Asri, tidak terlihat seratus persen tradisional seperti kebanyakan rumah makan bergaya saung, dan kekinian adalah kesan pertama dari kedai yang terkenal menyajikan menu tradisional khas Bojonegoro ini. Nyaman untuk dikunjungi keluarga, pula asyik untuk menjadi tempat menongkrong bagi pemuda-pemudi lokal. Pantas saja ia dinamai K-Noman yang merupakan singkatan dari "kanggo nongkrong cah nomnoman". Dalam bahasa Indonesia, artinya "buat nongkrong anak muda".
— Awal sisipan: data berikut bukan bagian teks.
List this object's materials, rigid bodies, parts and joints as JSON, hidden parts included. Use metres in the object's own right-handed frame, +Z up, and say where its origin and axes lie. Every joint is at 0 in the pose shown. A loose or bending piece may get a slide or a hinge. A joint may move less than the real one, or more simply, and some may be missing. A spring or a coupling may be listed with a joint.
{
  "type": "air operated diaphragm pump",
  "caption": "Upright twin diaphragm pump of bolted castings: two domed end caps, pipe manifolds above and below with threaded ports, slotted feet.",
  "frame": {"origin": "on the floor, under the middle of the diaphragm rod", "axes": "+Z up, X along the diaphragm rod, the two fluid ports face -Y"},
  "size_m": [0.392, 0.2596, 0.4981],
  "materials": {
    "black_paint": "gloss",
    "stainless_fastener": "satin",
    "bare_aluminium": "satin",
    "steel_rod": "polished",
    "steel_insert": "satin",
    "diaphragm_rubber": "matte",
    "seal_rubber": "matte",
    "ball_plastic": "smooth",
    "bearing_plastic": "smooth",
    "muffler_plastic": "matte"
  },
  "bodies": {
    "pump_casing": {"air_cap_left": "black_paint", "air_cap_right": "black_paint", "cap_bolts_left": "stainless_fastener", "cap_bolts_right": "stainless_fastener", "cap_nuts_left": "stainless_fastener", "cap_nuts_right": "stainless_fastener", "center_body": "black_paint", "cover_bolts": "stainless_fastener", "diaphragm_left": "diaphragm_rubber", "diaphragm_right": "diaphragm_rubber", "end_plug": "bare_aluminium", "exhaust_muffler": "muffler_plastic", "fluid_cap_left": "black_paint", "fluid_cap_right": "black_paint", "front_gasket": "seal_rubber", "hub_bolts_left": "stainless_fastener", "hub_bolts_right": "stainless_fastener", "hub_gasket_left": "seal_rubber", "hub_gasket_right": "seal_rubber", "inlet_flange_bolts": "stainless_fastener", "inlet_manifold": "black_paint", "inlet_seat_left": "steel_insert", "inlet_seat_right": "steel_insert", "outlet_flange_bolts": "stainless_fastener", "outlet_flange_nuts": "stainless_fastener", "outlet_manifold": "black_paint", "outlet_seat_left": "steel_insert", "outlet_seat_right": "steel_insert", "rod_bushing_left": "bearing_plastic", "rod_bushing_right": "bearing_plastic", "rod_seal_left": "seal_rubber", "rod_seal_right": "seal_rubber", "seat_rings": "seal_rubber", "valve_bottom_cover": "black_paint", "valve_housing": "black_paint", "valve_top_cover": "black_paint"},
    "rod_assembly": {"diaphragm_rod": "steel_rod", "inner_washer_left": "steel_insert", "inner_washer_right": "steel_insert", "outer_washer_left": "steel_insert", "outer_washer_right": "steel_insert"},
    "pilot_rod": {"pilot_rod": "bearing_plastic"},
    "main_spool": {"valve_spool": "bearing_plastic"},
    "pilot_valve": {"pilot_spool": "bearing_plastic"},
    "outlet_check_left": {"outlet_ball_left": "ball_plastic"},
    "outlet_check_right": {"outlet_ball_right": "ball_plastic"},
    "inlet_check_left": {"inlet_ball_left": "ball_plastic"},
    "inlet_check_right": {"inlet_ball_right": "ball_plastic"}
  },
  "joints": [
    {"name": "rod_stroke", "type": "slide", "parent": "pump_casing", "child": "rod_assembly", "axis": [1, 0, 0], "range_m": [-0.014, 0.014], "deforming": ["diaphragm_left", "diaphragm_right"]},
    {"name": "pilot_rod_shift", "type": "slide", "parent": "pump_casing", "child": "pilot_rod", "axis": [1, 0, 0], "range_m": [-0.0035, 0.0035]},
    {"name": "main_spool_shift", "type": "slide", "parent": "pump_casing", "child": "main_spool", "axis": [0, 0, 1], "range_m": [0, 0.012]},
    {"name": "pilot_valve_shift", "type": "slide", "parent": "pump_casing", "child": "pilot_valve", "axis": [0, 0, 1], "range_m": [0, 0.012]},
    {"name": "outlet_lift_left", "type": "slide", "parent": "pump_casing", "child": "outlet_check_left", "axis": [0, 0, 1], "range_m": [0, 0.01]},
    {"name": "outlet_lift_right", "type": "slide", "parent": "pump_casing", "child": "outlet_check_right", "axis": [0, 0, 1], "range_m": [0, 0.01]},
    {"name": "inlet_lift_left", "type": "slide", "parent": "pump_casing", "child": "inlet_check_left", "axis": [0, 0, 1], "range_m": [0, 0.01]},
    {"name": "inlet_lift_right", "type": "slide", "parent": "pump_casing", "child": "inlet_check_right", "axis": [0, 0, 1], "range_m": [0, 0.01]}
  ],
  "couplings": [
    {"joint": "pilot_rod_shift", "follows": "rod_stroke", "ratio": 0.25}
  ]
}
Waktu menunjukkan pukul 8 pagi, tetapi suasana sepi kedai dan restoran K-Noman sudah terisi dengan energi penuh semangat. Suwito, seorang pemuda berbadan tegap, dengan cekatan membuka area kasir yang berada di saung utama. Tidak lama setelahnya, suara musik seketika berdentum kencang, menandakan hari di K-Noman dimulai. Ternyata ruang kasir itu sekaligus menjadi ruang yang mengatur sistem suara.
"Ini bisa buat live juga," tuturnya dengan suara agak kencang, supaya tidak kalah dengan suara musik yang baru saja ia putar. Jarinya dengan lihat memutar beberapa tombol di panel yang mengatur speaker dan sistem tata suara itu. "Siapa saja boleh manggung di sini, asal daftar dulu."
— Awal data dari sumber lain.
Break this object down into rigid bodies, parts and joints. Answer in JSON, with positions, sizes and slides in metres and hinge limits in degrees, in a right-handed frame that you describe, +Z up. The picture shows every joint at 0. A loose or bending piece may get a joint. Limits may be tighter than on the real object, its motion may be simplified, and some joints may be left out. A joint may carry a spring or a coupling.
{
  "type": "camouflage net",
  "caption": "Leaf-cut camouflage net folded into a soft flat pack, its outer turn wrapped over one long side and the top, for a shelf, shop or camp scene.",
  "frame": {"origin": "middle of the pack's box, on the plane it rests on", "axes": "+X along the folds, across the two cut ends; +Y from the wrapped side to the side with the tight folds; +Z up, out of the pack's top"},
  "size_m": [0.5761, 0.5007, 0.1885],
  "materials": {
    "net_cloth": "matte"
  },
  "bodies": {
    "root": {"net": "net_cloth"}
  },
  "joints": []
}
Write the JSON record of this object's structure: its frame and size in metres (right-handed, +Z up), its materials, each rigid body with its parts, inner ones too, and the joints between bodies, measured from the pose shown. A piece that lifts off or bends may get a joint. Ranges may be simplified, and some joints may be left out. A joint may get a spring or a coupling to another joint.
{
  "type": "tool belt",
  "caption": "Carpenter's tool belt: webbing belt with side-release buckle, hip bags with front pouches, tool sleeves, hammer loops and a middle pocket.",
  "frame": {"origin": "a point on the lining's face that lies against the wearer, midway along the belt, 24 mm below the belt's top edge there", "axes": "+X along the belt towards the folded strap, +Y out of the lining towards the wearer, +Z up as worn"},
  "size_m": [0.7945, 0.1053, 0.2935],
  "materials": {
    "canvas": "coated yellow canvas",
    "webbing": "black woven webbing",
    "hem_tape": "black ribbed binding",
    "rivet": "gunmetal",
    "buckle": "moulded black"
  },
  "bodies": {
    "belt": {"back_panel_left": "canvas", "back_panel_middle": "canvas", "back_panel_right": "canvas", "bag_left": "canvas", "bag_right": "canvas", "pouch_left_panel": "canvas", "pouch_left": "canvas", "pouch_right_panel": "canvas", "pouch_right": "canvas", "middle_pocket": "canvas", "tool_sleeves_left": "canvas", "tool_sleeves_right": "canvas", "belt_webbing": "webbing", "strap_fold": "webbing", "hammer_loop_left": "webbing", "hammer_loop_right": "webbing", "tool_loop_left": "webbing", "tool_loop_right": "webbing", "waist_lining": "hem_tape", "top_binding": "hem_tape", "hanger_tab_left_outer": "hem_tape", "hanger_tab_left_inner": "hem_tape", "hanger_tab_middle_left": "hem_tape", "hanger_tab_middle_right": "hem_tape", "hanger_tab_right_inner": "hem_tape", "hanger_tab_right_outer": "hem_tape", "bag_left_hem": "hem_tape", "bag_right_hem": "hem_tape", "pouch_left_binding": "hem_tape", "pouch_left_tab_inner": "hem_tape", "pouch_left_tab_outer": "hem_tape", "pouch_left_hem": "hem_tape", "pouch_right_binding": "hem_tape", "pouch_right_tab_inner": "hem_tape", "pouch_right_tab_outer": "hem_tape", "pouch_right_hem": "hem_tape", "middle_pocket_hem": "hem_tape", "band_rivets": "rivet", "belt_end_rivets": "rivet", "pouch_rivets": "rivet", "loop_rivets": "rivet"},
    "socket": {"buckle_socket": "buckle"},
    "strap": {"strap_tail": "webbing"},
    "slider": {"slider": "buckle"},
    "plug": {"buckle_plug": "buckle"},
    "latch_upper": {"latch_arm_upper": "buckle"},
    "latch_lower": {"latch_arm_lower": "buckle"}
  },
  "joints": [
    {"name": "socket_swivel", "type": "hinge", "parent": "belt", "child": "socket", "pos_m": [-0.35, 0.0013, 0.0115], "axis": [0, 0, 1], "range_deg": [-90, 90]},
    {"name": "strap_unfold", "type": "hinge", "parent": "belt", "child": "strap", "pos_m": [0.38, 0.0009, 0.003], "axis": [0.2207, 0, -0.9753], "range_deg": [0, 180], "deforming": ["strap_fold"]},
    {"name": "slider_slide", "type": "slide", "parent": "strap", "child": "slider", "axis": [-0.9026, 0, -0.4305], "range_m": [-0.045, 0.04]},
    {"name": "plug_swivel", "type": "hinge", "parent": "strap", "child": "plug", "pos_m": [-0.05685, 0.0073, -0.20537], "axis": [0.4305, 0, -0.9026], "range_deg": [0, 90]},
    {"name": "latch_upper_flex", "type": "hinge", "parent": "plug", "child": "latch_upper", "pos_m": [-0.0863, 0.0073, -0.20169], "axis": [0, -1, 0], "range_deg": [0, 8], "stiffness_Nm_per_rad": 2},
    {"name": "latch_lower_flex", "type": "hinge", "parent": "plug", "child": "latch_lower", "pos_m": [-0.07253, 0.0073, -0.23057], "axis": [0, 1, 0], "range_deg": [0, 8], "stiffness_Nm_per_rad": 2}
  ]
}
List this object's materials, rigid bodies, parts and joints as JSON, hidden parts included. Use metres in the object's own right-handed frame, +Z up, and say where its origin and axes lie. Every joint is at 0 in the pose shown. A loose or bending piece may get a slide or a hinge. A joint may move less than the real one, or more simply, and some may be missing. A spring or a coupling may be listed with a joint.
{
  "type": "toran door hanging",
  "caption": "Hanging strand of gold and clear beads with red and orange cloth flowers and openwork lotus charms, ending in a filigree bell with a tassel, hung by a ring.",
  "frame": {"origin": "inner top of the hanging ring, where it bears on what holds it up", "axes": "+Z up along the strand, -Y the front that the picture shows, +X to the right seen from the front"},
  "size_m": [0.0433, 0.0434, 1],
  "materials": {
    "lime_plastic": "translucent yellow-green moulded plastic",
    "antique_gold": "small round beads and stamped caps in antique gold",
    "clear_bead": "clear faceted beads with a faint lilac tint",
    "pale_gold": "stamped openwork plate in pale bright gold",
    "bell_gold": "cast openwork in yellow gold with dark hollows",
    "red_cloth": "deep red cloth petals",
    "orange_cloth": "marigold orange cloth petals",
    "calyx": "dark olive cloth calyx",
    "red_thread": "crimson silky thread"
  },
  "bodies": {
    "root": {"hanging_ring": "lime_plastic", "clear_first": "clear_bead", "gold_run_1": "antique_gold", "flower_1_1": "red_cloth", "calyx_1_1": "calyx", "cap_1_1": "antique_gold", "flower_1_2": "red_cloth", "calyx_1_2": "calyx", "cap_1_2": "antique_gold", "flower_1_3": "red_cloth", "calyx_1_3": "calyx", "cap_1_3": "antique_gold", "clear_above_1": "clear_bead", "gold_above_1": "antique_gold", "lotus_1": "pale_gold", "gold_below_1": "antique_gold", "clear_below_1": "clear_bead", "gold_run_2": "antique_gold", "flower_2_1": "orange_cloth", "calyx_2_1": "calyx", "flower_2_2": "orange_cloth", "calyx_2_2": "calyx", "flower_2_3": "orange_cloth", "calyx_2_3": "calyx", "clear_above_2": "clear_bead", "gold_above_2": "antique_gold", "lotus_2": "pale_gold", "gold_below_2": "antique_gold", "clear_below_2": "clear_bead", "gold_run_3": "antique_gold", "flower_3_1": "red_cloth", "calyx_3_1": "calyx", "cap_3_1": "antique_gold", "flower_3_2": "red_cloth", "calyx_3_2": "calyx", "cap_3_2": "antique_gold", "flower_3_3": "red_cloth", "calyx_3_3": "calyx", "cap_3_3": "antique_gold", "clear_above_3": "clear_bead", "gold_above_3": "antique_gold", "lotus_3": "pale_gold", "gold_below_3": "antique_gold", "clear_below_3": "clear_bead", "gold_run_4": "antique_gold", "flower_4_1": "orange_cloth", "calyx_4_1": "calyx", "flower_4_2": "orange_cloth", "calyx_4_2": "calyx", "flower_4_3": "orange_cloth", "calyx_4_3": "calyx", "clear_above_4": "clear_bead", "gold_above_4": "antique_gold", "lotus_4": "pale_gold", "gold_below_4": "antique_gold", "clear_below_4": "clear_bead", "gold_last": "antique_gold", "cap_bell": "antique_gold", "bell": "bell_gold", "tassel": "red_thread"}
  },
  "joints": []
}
Kami mengangguk sembari menikmati musik berirama cepat yang sedang diputar: musik ajeb-ajeb khas musik dansa elektronik (EDM). Di pinggir sawah yang membentang hijau, suara EDM memecah kesunyian pagi itu. Menilik lokasi dan waktu, sebenarnya ini bukan padanan yang pas, walau mungkin tidak aneh pula. Kedai dan restoran ini dikelola oleh anak muda dan EDM adalah salah satu genre musik yang mereka gandrungi. Atau, bisa jadi lagu ini dipilih untuk menjadi penyemangat bagi mereka yang sedang menyiapkan kedai ini sebelum pengunjung pertama datang.
Selain Sutiwo, terlihat ada Heny yang gesit membersihkan tempat lesehan dan Nunung yang membantu mempersiapkan dapur. Terlihat seorang pemuda berkaos hitam dengan sablonan logo K-Noman di bagian depannya memperhatikan kerja teman-temannya sembari membantu. M. Ali Safi’i adalah pengelola K-Noman. Pemuda yang juga menjabat sebagai Ketua Karang Taruna Nusa Bakti ini tidak sendirian mengurusi K-Noman. Ia ditemani beberapa orang rekannya, Dwi Yuliana, dan delapan karyawan, termasuk Sutiwo, Heny, dan Nunung.
“Saya senang bekerja di K-Noman karena ini milik desa,” aku pria yang memiliki warung kopi di rumahnya, “Saya bisa berkreasi untuk desa bersama-sama dengan beberapa pemuda, dan paling tidak memberikan sesuatu untuk desa ini.”